Dopo Mora, Tanzi. Due eccellenti esponenti di quel mondo dorato, che sembra lontano mille miglia dall’ordinaria miseria umana esaltata dall’esperienza carceraria, non ce la fanno più. I commenti, tra la commiserazione e la pietas si sprecano. Stanno morendo immiseriti dalla loro condizione e da uno status di privilegiato che si è dissolto nell’aria.
Il dibattito, dall’altra parte e in senso opposto, è altrettanto stucchevole. Devono morire in carcere per un concetto di espiazione, che al di là dei reati commessi, mira a far pagare ai suddetti l’arroganza e la boria di una vita vissuta con lo sguardo rivolto al basso.
I garantisti ad intermittenza che si preoccupano solo dei colletti bianchi e i garantisti tout court che si occupano di tutti i carcerati si incrociano in un ideale spazio di paradosso in cui i primi, indifferenti alla sorte della generalità dei detenuti, denunciano, a favore degli amici galeotti, distorsioni che dovrebbero valere per tutti. I secondi al contrario, sempre pronti a condannare le condizioni orribili del carcere, godono quando queste condizioni sono applicate al nemico, ricco e potente e come tale disgustoso. Uno scambio di ruolo, come certi giochi di simulazione.

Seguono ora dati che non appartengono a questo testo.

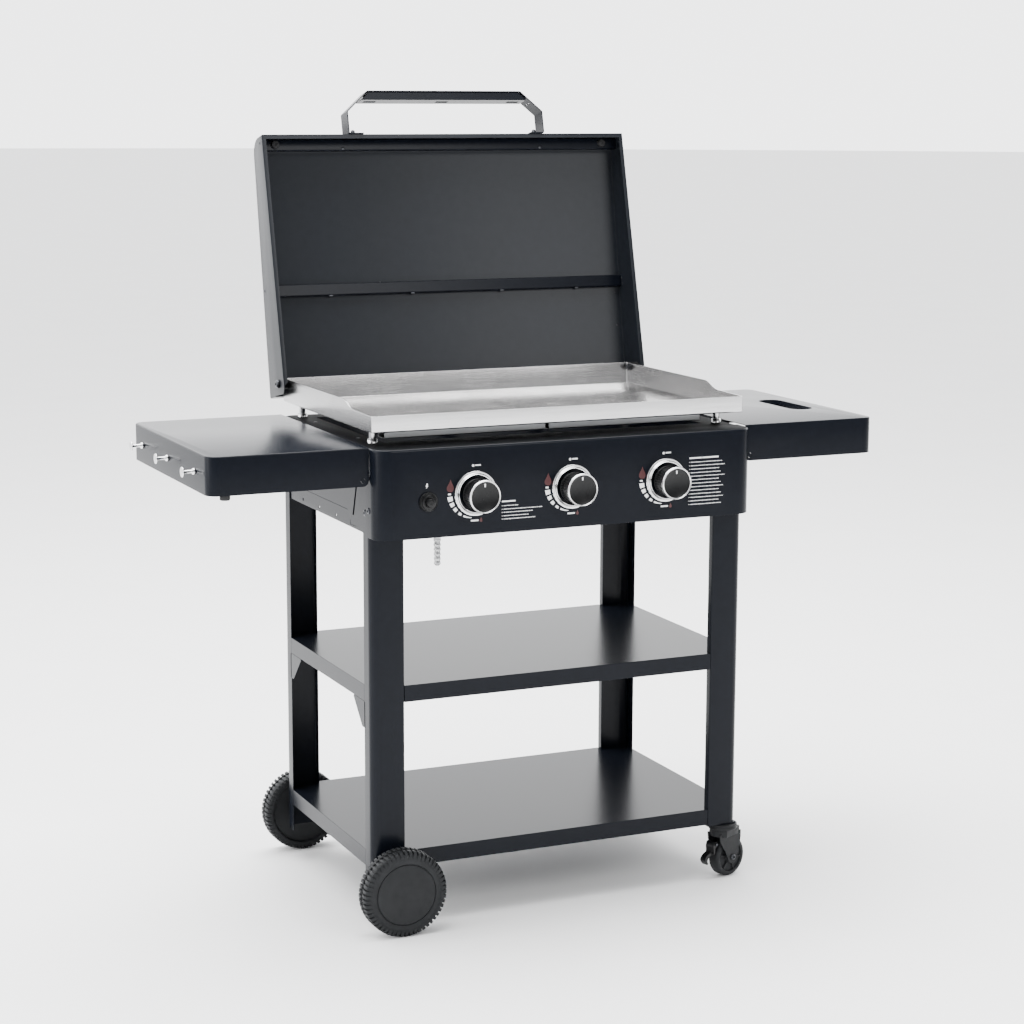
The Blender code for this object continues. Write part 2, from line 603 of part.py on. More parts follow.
def lid_fittings():
    """Front stiffening channel, middle rib, rubber bumpers, hinge bolts and spacers, handle."""
    reach = LID_X - THIN - GAP
    channel = [(0.0, 0.433), (0.0, 0.4540), (0.005, 0.4540), (0.005, 0.4525), (0.0015, 0.4525),
               (0.0015, 0.4345), (0.011, 0.4345), (0.011, 0.433)]
    prism("lid_front_channel", channel, -reach, reach, powder_coat("channel"), LID_FRAME @ SIDE_VIEW)
    depth = lid_depth(0.177) - THIN - 2 * GAP
    rib = [(0.0330, 0.166), (0.0330, 0.188), (depth - 0.0012, 0.188), (depth - 0.0012, 0.1868),
           (0.0342, 0.1868), (0.0342, 0.1672), (depth, 0.1672), (depth, 0.166)]
    prism("lid_rib", rib, -reach, reach, powder_coat("rib"), LID_FRAME @ SIDE_VIEW)
    for side, sign in (("left", -1), ("right", 1)):
        here = LID_FRAME @ Matrix.Translation((sign * 0.336, 0, 0.444)) @ TO_REAR
        smooth(turned(f"lid_bumper_{side}", [(0, -GAP), (0.008, -GAP), (0.007, -0.006), (0, -0.006)],
                      plastic(f"bumper_{side}"), here, 16))
        inner = PAN_X + GAP
        outer = LID_X - THIN - GAP
        across = Matrix.Translation((0, HINGE_Y, HINGE_Z)) @ (
            TO_RIGHT if sign > 0 else Matrix.Rotation(-math.pi / 2, 4, "Y"))
        hole = STEM_RADIUS + GAP
        collar = [(hole, outer), (0.010, outer), (0.010, inner), (hole, inner), (hole, outer)]
        smooth(turned(f"hinge_spacer_{side}", collar, plastic(f"spacer_{side}"), across, 20))
        bolt = [(0, LID_X + 0.006), (0.005, LID_X + 0.006), (0.008, LID_X + 0.003), (0.008, LID_X + GAP),
                (STEM_RADIUS, LID_X + GAP), (STEM_RADIUS, PAN_X - 0.012), (0, PAN_X - 0.012)]
        smooth(turned(f"hinge_bolt_{side}", bolt, powder_coat(f"hinge_bolt_{side}"), across, 16))
    handle()


def handle():
    """Strap bracket bolted to the lid's nose, and the grip bar under its top run."""
    low = LID_LENGTH + GAP
    half = [(HANDLE_X - 0.030, low), (HANDLE_X, low), (HANDLE_X, HANDLE_BEND), (HANDLE_TOP_X, HANDLE_TOP)]
    path = half + [(-x, z) for x, z in reversed(half)]
    width = HANDLE_Y[1] - HANDLE_Y[0]
    view = LID_FRAME @ Matrix.Translation((0, HANDLE_Y[1], 0)) @ FRONT_VIEW
    ribbon("handle_bracket", path, width, 0.002, powder_coat("handle_bracket"), view, 1)
    top = HANDLE_TOP - 0.002 - GAP
    slope = (HANDLE_X - HANDLE_TOP_X) / (HANDLE_TOP - HANDLE_BEND)
    inner = HANDLE_TOP_X - 0.004
    wide = inner + GRIP_DROP * slope * 0.9
    bar = [(inner, top), (-inner, top), (-wide, top - GRIP_DROP + 0.002), (wide, top - GRIP_DROP + 0.002)]
    grip = prism("handle_grip", bar, 0.001, width - 0.001, powder_coat("handle_grip"), view)
    edge = grip.modifiers.new("edges", "BEVEL")
    edge.width = 0.0015
    edge.segments = 2
    return grip


# ---------------------------------------------------------------- side shelves

def side_shelf(name, side):
    """Deep tray with rounded outer corners, open towards the firebox."""
    corner = arc((WING_OUTER[side] - WING_RADIUS, WING_Y - WING_RADIUS), WING_RADIUS, 90, 0, 6)
    half = [(WING_INNER, WING_Y), *corner]
    outline = [(side * x, y) for x, y in half] + [(side * x, -y) for x, y in reversed(half)]
    obj = tray(name, outline, WING_TOP, WING_DEPTH, THIN, powder_coat(name), (len(outline) - 1,))
    low = WING_TOP - WING_DEPTH
    reach = WING_PIVOT * math.sqrt(2)
    for end in (-1, 1):
        spot = Matrix.Translation((side * WING_INNER, end * WING_Y, low))
        spot = spot @ Matrix.Rotation(math.pi / 4, 4, "Y")
        combine(obj, box(f"trim_{name}_{end}", (-reach / 2, -0.01, -reach / 2), (reach / 2, 0.01, reach / 2),
                         None, CUTTERS, spot))
    if side > 0:
        x, y, radius, half_length = HAND_HOLD
        slot = arc((x, y + half_length), radius, 0, 180, 8) + arc((x, y - half_length), radius, 180, 360, 8)
        combine(obj, prism("hand_hold", slot, WING_TOP - 0.02, WING_TOP + 0.02, None, None, CUTTERS))
    pivot_x, pivot_z = side * (WING_INNER + WING_PIVOT), low + WING_PIVOT
    cut_rod(obj, (pivot_x, -WING_Y - 0.01, pivot_z), (pivot_x, WING_Y + 0.01, pivot_z), STEM_RADIUS + GAP, 16)
    tip = WING_Y - GAP
    rod(name.replace("side_shelf", "shelf_hinge_rod"), (pivot_x, -tip, pivot_z), (pivot_x, tip, pivot_z),
        STEM_RADIUS, chrome(name + "_rod"), 16)
    return smooth(obj)


def shelf_fittings():
    """Three tool hooks on the left shelf's end and the rubber stop below it."""
    front = WING_OUTER[-1] + GAP
    hook = [(0, front + 0.024), (0.007, front + 0.024), (0.0085, front + 0.0225), (0.0085, front + 0.021),
            (0.003, front + 0.0195), (0.003, front + 0.006), (0.0055, front + 0.005), (0.0055, front),
            (0, front)]
    middle = WING_TOP - WING_DEPTH / 2
    for number, y in enumerate((-0.158, 0.001, 0.160), 1):
        here = Matrix.Translation((0, y, middle)) @ Matrix.Rotation(-math.pi / 2, 4, "Y")
        smooth(turned(f"tool_hook_{number}", hook, chrome(f"hook_{number}"), here, 18))
    low = WING_TOP - WING_DEPTH
    stop = [(0, low + 0.020), (0.005, low + 0.020), (0.005, low - GAP), (0.009, low - GAP),
            (0.0085, low - 0.009), (0, low - 0.009)]
    here = Matrix.Translation((-0.609, -0.2165, 0))
    smooth(turned("shelf_stop_left", stop, plastic("shelf_stop"), here, 18))


# ---------------------------------------------------------------- rolling gear

def cart_wheels():
    """Two plain plastic wheels outboard of the left legs, on one axle."""
    bore = AXLE_RADIUS + GAP
    r, width = WHEEL_RADIUS, WHEEL_OUTER - WHEEL_INNER
    profile = [(0, width), (0.052, width), (0.0535, width - 0.002), (r - 0.004, width - 0.002),
               (r, width - 0.006), (r, 0.006), (r - 0.004, 0.001), (0.020, 0.001), (0.020, 0.0),
               (bore, 0.0), (bore, width - 0.006), (0, width - 0.006)]
    for name, end in (("cart_wheel_front", -1), ("cart_wheel_rear", 1)):
        face = TO_REAR if end > 0 else Matrix.Rotation(math.pi / 2, 4, "X")
        here = Matrix.Translation((WHEEL_X, end * WHEEL_INNER, WHEEL_RADIUS)) @ face
        smooth(turned(name, profile, plastic(name), here, 40))
    tip = WHEEL_OUTER - 0.006 - GAP
    rod("wheel_axle", (WHEEL_X, -tip, WHEEL_RADIUS), (WHEEL_X, tip, WHEEL_RADIUS), AXLE_RADIUS,
        stainless("axle"), 20)


def caster(end_name, end):
    """Swivel caster: fork with its axle and brake pin, wheel and brake pedal."""
    heading = Matrix.Translation((CASTER_X, end * CASTER_Y, 0)) @ Matrix.Rotation(CASTER_HEADING, 4, "Z")
    view = heading @ FRONT_VIEW
    head_top, head_low = LEG_FOOT_CASTER - FOOT_PLATE - GAP, 0.091
    fork = rod(f"caster_fork_{end_name}", (0, 0, head_low), (0, 0, head_top), 0.027,
               plastic(f"fork_{end_name}"), 24, None, heading)
    outer = FORK_INNER + FORK_PLATE
    yoke = box("yoke_" + end_name, (-0.034, -outer, 0.080), (0.030, outer, head_low + 0.002),
               None, None, heading)
    combine(fork, yoke, "UNION")
    arm = [(-0.034, 0.084), (-0.034, 0.060), (-0.024, 0.056), (-0.004, 0.052), (0.004, 0.030),
           (CASTER_TRAIL, 0.026), (0.020, 0.030), (0.028, 0.052), (0.030, 0.084)]
    for sign in (-1, 1):
        low, high = sorted((sign * FORK_INNER, sign * outer))
        combine(fork, prism(f"arm_{end_name}_{sign}", arm, low, high, None, view), "UNION")
    axle = rod("caster_axle_" + end_name, (CASTER_TRAIL, -outer - 0.004, CASTER_RADIUS),
               (CASTER_TRAIL, outer + 0.004, CASTER_RADIUS), 0.004, None, 16, CUTTERS, heading)
    combine(fork, axle, "UNION")
    pin = rod("brake_pin_" + end_name, (-0.027, -outer, 0.068), (-0.027, outer, 0.068), 0.0025,
              None, 12, CUTTERS, heading)
    combine(fork, pin, "UNION")
    r, half = CASTER_RADIUS, CASTER_HALF_WIDTH
    bore = 0.004 + GAP
    tread = [(bore, half), (0.012, half), (0.014, half - 0.002), (r - 0.005, half - 0.002), (r, half - 0.006),
             (r, 0.006 - half), (r - 0.005, 0.002 - half), (0.014, 0.002 - half), (0.012, -half), (bore, -half),
             (bore, half)]
    spot = heading @ Matrix.Translation((CASTER_TRAIL, 0, CASTER_RADIUS)) @ TO_REAR
    smooth(turned(f"caster_wheel_{end_name}", tread, plastic(f"caster_wheel_{end_name}"), spot, 32))
    pedal = [(-0.0305, 0.0715), (-0.0235, 0.0715), (-0.0235, 0.0640), (-0.0290, 0.0600), (-0.0290, 0.0500),
             (-0.0405, 0.0460), (-0.0460, 0.0400), (-0.0430, 0.0330), (-0.0465, 0.0310), (-0.0520, 0.0400),
             (-0.0450, 0.0500), (-0.0335, 0.0530), (-0.0335, 0.0640)]
    brake = prism(f"brake_pedal_{end_name}", pedal, -0.010, 0.010, plastic(f"brake_{end_name}"), view)
    cut_rod(brake, (-0.027, -0.012, 0.068), (-0.027, 0.012, 0.068), 0.0025 + GAP, 12, heading)
    return smooth(fork)


def centre_over_origin():
    """Move the whole model so that the middle of its bounding box stands over the origin."""
    bpy.context.view_layer.update()
    depsgraph = bpy.context.evaluated_depsgraph_get()
    corners = []
    for obj in PARTS.objects:
        shape = obj.evaluated_get(depsgraph)
        mesh = shape.to_mesh()
        corners += [shape.matrix_world @ vert.co for vert in mesh.vertices]
        shape.to_mesh_clear()
    middle = [(min(c[i] for c in corners) + max(c[i] for c in corners)) / 2 for i in range(2)]
    shift = Matrix.Translation((-middle[0], -middle[1], 0))
    for obj in list(PARTS.objects) + list(CUTTERS.objects):
        obj.matrix_world = shift @ obj.matrix_world
    bpy.context.view_layer.update()
    print("origin moved by", [round(-value, 6) for value in middle])


for leg_name, leg_side, leg_end in (("leg_front_left", -1, -1), ("leg_rear_left", -1, 1),
                                    ("leg_front_right", 1, -1), ("leg_rear_right", 1, 1)):
    leg(leg_name, leg_side, leg_end)
for shelf_name in SHELF_TOPS:
    shelf(shelf_name)
firebox()
control_panel()
for burner_index, burner_x in enumerate(BURNER_X):
    burner_line(burner_index, burner_x)
gas_supply()
igniter()
griddle_plate()
griddle_posts()
lid_shell()
lid_fittings()
side_shelf("side_shelf_left", -1)
side_shelf("side_shelf_right", 1)
shelf_fittings()
cart_wheels()
caster("front", -1)
caster("rear", 1)
centre_over_origin()
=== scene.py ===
"""Looks of the flat top griddle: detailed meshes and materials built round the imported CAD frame.

Lengths are metres in the cart's own frame: X = 0 midway between the legs, Y = 0 midway between
the front and rear legs, the control panel faces -Y. CART carries that frame to the row frame.
"""
import math

import bmesh
import bpy
from mathutils import Matrix, Vector


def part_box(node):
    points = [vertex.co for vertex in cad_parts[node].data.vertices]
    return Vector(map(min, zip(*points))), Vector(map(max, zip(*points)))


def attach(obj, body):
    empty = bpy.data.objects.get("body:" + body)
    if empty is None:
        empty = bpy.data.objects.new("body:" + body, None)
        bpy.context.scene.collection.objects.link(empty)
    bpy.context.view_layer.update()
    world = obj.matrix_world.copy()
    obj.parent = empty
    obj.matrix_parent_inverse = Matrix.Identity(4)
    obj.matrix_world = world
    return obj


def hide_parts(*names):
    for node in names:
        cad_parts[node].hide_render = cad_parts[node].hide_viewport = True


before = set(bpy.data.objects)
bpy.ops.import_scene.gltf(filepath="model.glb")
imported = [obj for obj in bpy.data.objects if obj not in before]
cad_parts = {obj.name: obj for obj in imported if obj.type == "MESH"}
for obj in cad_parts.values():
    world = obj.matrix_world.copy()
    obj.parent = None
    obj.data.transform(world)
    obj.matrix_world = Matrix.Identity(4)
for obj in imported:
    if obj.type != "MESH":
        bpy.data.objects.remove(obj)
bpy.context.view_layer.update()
PLATE_LOW, PLATE_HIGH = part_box("griddle_plate")
CART = Matrix.Translation(((PLATE_LOW.x + PLATE_HIGH.x) / 2, (PLATE_LOW.y + PLATE_HIGH.y) / 2, 0.0))
SCENE = bpy.context.scene

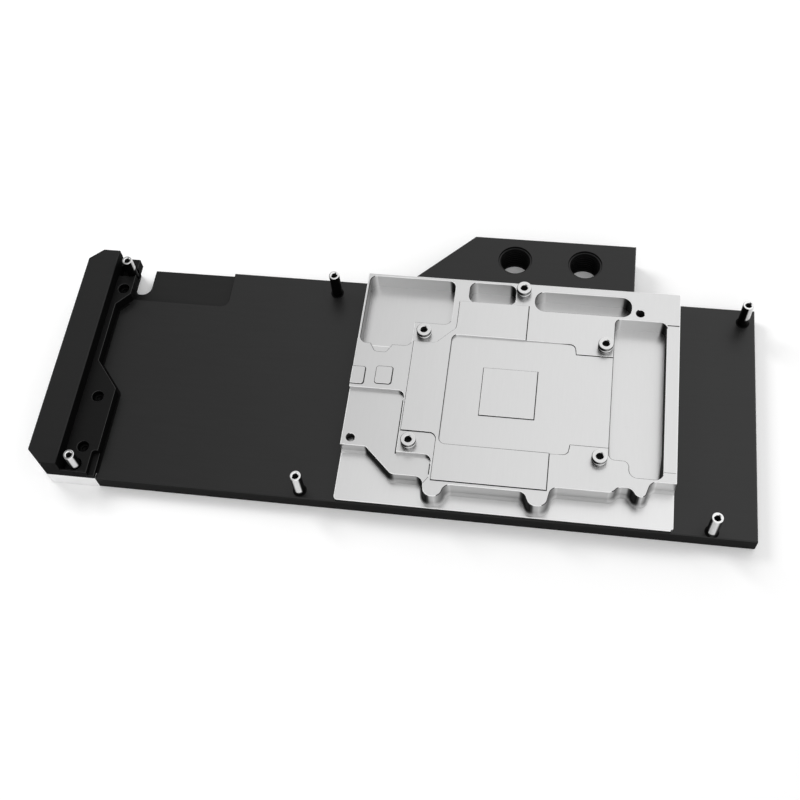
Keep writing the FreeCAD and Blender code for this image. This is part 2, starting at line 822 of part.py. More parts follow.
def endCover():
    body = newBody("end_cover", s.plate_thick)
    wall = s.cover_wall - s.cover_reach
    base = newSketch(body, "outline")
    outline(base, coverOutline([
        (-s.flange_far, s.plate_width), (-s.flange_far, s.plate_width - s.flange_far_start),
        (-s.flange_waist, s.plate_width - s.flange_waist_far), (-s.flange_waist, s.flange_waist_near),
        (0, s.flange_near_end, s.flange_radius), (0, 0),
    ]))
    pad(body, base, s.flange_high)
    high = newSketch(body, "wall", s.flange_high)
    outline(high, coverOutline([(wall, s.plate_width), (wall, 0)]))
    pad(body, high, s.cover_high - s.flange_high)
    top = (s.plate_thick + s.cover_high).value
    bevel(body, s.cover_edge, lambda edge: onLevel(edge, top))

    channel = newSketch(body, "channel")
    rectangle(channel, -s.cover_reach + s.channel_wall, s.channel_end, wall - s.channel_wall,
              s.plate_width - s.channel_end, s.channel_radius)
    pocket(body, channel, s.cover_high - s.channel_top, upwards=True)

    clear = s.post_radius + s.post_clear
    posts = newSketch(body, "post_pockets", s.flange_high)
    for y in (s.row_near, rowFarY):
        outline(posts, [
            (wall, y - clear), (clear - s.post_end_x, y - clear, s.post_pocket_radius),
            (clear - s.post_end_x, y + clear, s.post_pocket_radius), (wall, y + clear),
        ])
    pocket(body, posts, s.flange_high - s.post_floor)
    relief = newSketch(body, "relief", s.flange_high)
    outline(relief, [
        (-s.relief_width, -over), (over, -over), (over, s.relief_length),
        (-s.relief_width, s.relief_length, s.relief_radius),
    ])
    pocket(body, relief, s.relief_depth)
    wells = newSketch(body, "screw_wells", s.flange_high)
    shanks = newSketch(body, "screw_holes", s.flange_high)
    for x, y in coverScrews().values():
        circle(wells, x, y, s.cover_well_radius)
        circle(shanks, x, y, s.cover_screw_radius + s.screw_play)
    pocket(body, wells, s.cover_well_depth)
    pocket(body, shanks, s.flange_high)


def endDiffuser():
    body = newBody("end_diffuser", 0)
    base = newSketch(body, "outline")
    outline(base, coverOutline([
        (-s.tongue_reach, s.plate_width), (-s.tongue_reach, s.tongue_near), (0, s.tongue_near), (0, 0),
    ]))
    pad(body, base, s.plate_thick)
    thread = newSketch(body, "cover_thread", s.plate_thick)
    circle(thread, -s.cover_screw_x, s.cover_screw_near_a, s.cover_screw_radius + s.thread_play)
    pocket(body, thread, s.cover_screw_bite + s.thread_play)


def lightStrip():
    # A narrow circuit strip under the roof of the channel, with square lamps facing the diffuser
    body = newBody("light_strip", s.plate_thick + s.cover_high - s.channel_top - s.strip_thick)
    middle = s.cover_wall / 2 - s.cover_reach
    strip = newSketch(body, "strip")
    rectangle(strip, middle - s.strip_width / 2, s.channel_end + s.strip_gap, middle + s.strip_width / 2,
              s.plate_width - s.channel_end - s.strip_gap)
    pad(body, strip, s.strip_thick)
    lamp = newSketch(body, "lamp")
    first = s.channel_end + s.lamp_start
    rectangle(lamp, middle - s.lamp_side / 2, first, middle + s.lamp_side / 2, first + s.lamp_side)
    square = pad(body, lamp, s.lamp_high, downwards=True)
    row = body.newObject("PartDesign::LinearPattern", "light_strip_lamps")
    row.Originals = [square]
    row.Direction = (lamp, ["V_Axis"])
    row.Mode = "Spacing"
    bind(row, "Offset", s.lamp_pitch)
    room = s.plate_width - s.channel_end - s.strip_gap - first - s.lamp_side
    row.Occurrences = int(room.value // s.lamp_pitch.value) + 1
    body.Tip = row
    doc.recompute()


def platePosts():
    # Middles of the tall standoffs that stand on the top plate's level
    return {
        "standoff_end_near": (-s.post_end_x, s.row_near),
        "standoff_end_far": (-s.post_end_x, rowFarY),
        "standoff_middle_near": (coldLeft - s.post_middle_gap, s.row_near),
        "standoff_middle_far": (coldLeft - s.post_middle_gap, rowFarY),
        "standoff_right_near": (s.plate_length - s.post_right_near_x, s.post_right_near_y),
        "standoff_right_far": (s.plate_length - s.post_right_far_x, rowFarY),
    }


def bosses():
    # Middles of the short standoffs on the cold plate
    return {
        "gpu_standoff_near_left": (boltLeft, boltNear),
        "gpu_standoff_near_right": (boltRight, boltNear),
        "gpu_standoff_far_left": (boltLeft, boltFar),
        "gpu_standoff_far_right": (boltRight, boltFar),
        "port_standoff": (bossPortX, coldFar - s.boss_port_y),
    }


def cardThreads():
    return [
        (coldRight - s.thread_far_x, coldFar - s.thread_far_y),
        (coldLeft + s.thread_near_x, s.thread_near_y),
    ]


def coverScrews():
    return {
        "cover_screw_near": (-s.cover_screw_x, s.cover_screw_near_a),
        "cover_screw_middle": (-s.cover_screw_x, s.cover_screw_near_b),
        "cover_screw_far": (-s.cover_screw_far_x, s.plate_width - s.cover_screw_far_y),
    }


def standoff(label, x, y, level, radius, height, bore, depth):
    # A turned sleeve, threaded inside for the card's screw
    body = newBody(label, level, x, y)
    shaft = newSketch(body, "shaft")
    circle(shaft, 0, 0, radius)
    pad(body, shaft, height)
    hole = newSketch(body, "bore", height)
    circle(hole, 0, 0, bore)
    pocket(body, hole, depth)


def screw(label, x, y, level, radius, headRadius, headHigh, length):
    # A cap screw, head up, with a hexagonal key socket; the level is the underside of its head
    body = newBody(label, level, x, y)
    head = newSketch(body, "head")
    circle(head, 0, 0, headRadius)
    pad(body, head, headHigh)
    shank = newSketch(body, "shank")
    circle(shank, 0, 0, radius)
    pad(body, shank, length, downwards=True)
    key = newSketch(body, "key", headHigh)
    hexagon(key, 0, 0, s.screw_key)
    pocket(body, key, s.screw_key_depth)


topPlate()
mainSeal()
jetPlate()
coldPlate()
terminal()
portSeal("inlet_seal", portX)
portSeal("outlet_seal", outletX)
endCover()
endDiffuser()
lightStrip()
for name, (x, y) in platePosts().items():
    foot = s.post_floor if name.startswith("standoff_end") else size(0)
    standoff(name, x, y, s.plate_thick + foot, s.post_radius, s.post_high - foot, s.post_bore, s.post_bore_depth)
bossHigh = s.post_high - s.cold_thick
for name, (x, y) in bosses().items():
    standoff(name, x, y, s.plate_thick + s.cold_thick, s.boss_radius, bossHigh, s.boss_bore, bossHigh)
for name, (x, y) in coverScrews().items():
    level = s.plate_thick + s.flange_high - s.cover_well_depth
    grip = s.flange_high - s.cover_well_depth + s.cover_screw_bite
    screw(name, x, y, level, s.cover_screw_radius, s.cover_screw_head, s.cover_screw_head_high, grip)
doc.recompute()

# Every object must be sound before anything is written
for thing in doc.Objects:
    if "Invalid" in thing.State or "Error" in thing.State:
        raise RuntimeError(f"{thing.Name} failed: {thing.State}")
nodes = [thing for thing in doc.Objects if thing.TypeId == "PartDesign::Body"]
nodes += [thing for thing in doc.Objects if thing.TypeId == "Part::Feature"]
for node in nodes:
    if node.Shape.isNull() or not node.Shape.isValid():
        raise RuntimeError(f"{node.Label} has no sound shape")
os.makedirs("parts", exist_ok=True)
for node in nodes:
    node.Shape.exportStep(f"parts/{node.Label}.step")
print(f"{len(nodes)} sub-parts written")
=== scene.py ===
import json
import math
import bmesh
import bpy
import numpy as np
from mathutils import Matrix, Vector


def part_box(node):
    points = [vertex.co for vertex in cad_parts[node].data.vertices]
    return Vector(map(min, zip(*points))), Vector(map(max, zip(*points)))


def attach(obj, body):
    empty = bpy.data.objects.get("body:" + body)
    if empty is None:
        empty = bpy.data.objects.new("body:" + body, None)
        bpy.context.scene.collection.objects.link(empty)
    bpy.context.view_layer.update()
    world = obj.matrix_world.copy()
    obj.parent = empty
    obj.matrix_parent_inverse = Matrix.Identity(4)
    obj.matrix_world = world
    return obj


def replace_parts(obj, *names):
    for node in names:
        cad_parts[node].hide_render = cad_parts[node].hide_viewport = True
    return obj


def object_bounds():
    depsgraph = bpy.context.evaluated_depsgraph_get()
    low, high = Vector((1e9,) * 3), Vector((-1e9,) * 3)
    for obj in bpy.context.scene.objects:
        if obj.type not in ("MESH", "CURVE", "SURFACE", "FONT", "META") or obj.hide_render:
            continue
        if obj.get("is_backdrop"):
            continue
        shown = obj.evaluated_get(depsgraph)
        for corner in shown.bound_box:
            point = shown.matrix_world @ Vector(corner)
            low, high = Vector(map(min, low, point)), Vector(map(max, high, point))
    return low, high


# Water block of a graphics card: finishes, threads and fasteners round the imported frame. Everything is in
# metres unless a note says mm; every new piece has its place in its mesh, and its object at the origin.
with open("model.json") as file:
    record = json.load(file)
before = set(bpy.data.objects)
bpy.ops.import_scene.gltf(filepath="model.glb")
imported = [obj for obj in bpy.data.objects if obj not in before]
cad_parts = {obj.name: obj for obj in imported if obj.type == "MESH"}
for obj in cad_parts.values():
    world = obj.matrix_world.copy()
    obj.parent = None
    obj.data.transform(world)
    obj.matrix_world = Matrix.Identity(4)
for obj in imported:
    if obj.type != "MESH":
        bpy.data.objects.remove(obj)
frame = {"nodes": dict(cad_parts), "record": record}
cadLow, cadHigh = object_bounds()
nodes = frame["nodes"]
mm = 0.001
print("frame loaded,", len(nodes), "nodes")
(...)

La logica va a farsi benedire e la guerra per bande fa perdere di vista il fatto che un carcere come quello italiano non ha motivo di esistere, per i poveri e per i ricchi. Un carcere che annienta, distrugge, annichilisce. Una idea, quella del carcere, disgustosa al solo pensiero. Il carcere dovrebbe valere solo per persone realmente pericolose per gli altri. Una tipologia di criminali molto meno diffusa di quanto si è soliti pensare. Agli altri, a tutti coloro che violano la legge penale sarebbe sufficiente un duro, durissimo lavoro sociale con quelle categorie di persone che massimamente, nelle loro condotte, hanno dimostrato di sapere ben disprezzare. Un disprezzo che finisca nel ritorcersi contro loro, un riverbero della loro alterigia, della loro superbia e della loro povertà concettuale.